### STORED DATA
·····

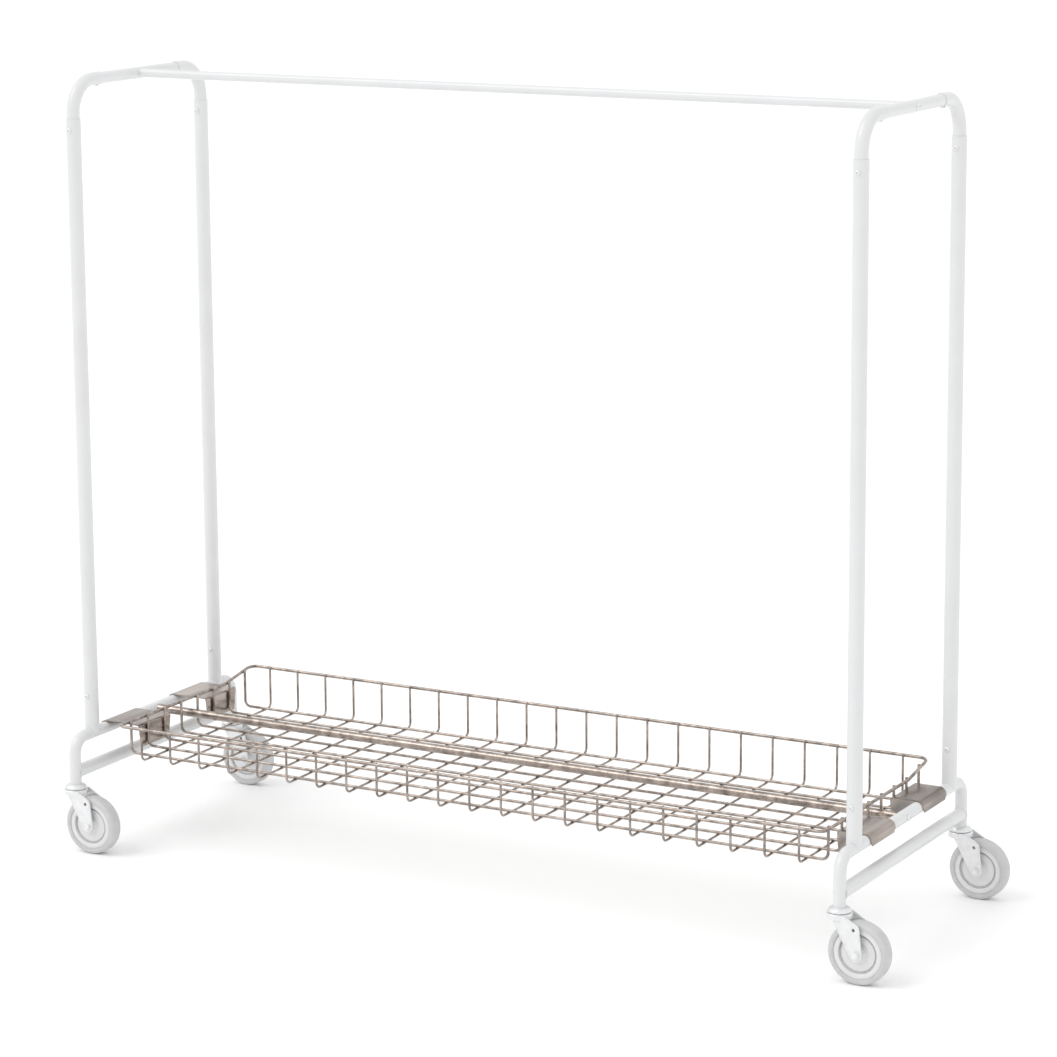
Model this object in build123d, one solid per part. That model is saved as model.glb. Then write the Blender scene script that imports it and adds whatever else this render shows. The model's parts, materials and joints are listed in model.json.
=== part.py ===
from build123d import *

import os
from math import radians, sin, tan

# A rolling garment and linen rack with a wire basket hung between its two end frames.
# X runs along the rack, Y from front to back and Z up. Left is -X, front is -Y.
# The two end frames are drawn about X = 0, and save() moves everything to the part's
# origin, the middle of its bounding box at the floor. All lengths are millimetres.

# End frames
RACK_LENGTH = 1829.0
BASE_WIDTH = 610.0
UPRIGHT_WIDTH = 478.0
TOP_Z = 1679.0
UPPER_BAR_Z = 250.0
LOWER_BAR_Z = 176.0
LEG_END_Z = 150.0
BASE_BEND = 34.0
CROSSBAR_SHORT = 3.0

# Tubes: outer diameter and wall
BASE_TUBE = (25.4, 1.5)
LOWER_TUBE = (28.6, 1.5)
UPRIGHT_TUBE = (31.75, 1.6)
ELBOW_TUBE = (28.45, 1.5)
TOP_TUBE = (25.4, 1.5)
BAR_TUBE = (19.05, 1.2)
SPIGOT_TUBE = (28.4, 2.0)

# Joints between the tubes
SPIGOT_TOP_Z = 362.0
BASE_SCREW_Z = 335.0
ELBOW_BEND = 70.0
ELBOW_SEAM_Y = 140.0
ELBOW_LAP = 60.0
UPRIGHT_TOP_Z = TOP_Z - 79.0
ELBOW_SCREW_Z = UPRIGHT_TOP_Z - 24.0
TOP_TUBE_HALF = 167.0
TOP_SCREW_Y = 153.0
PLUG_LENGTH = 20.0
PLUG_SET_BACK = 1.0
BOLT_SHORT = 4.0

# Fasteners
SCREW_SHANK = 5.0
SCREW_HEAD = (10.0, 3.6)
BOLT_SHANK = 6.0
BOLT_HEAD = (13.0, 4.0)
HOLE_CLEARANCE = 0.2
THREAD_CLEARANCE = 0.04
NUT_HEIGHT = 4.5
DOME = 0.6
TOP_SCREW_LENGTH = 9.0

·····

### DIRECTIVE
Write out, unaltered, the lines from the opening of the listing through the line that includes "SPIGOT_TUBE = (28.4, 2.0)".

### THE REPLY
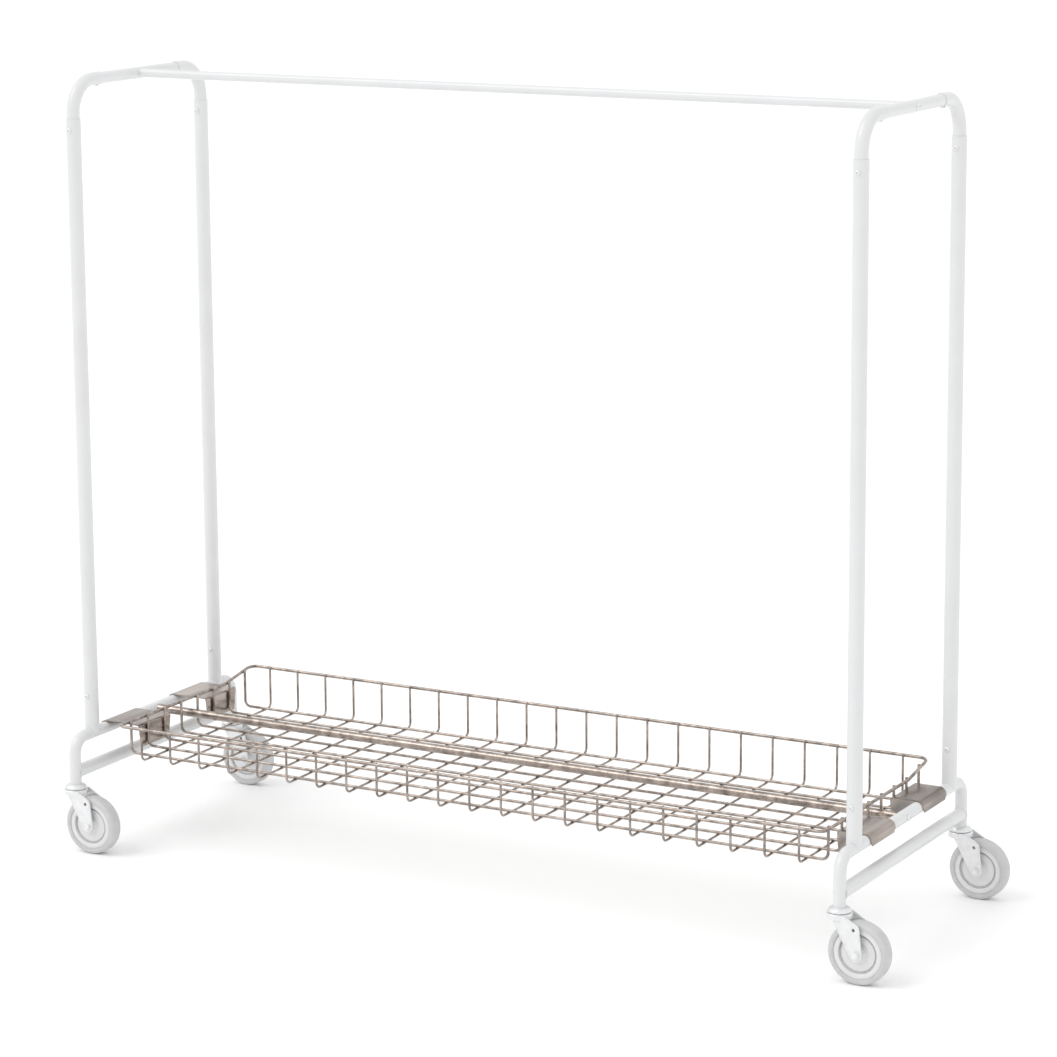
Model this object in build123d, one solid per part. That model is saved as model.glb. Then write the Blender scene script that imports it and adds whatever else this render shows. The model's parts, materials and joints are listed in model.json.
=== part.py ===
from build123d import *

import os
from math import radians, sin, tan

# A rolling garment and linen rack with a wire basket hung between its two end frames.
# X runs along the rack, Y from front to back and Z up. Left is -X, front is -Y.
# The two end frames are drawn about X = 0, and save() moves everything to the part's
# origin, the middle of its bounding box at the floor. All lengths are millimetres.

# End frames
RACK_LENGTH = 1829.0
BASE_WIDTH = 610.0
UPRIGHT_WIDTH = 478.0
TOP_Z = 1679.0
UPPER_BAR_Z = 250.0
LOWER_BAR_Z = 176.0
LEG_END_Z = 150.0
BASE_BEND = 34.0
CROSSBAR_SHORT = 3.0

# Tubes: outer diameter and wall
BASE_TUBE = (25.4, 1.5)
LOWER_TUBE = (28.6, 1.5)
UPRIGHT_TUBE = (31.75, 1.6)
ELBOW_TUBE = (28.45, 1.5)
TOP_TUBE = (25.4, 1.5)
BAR_TUBE = (19.05, 1.2)
SPIGOT_TUBE = (28.4, 2.0)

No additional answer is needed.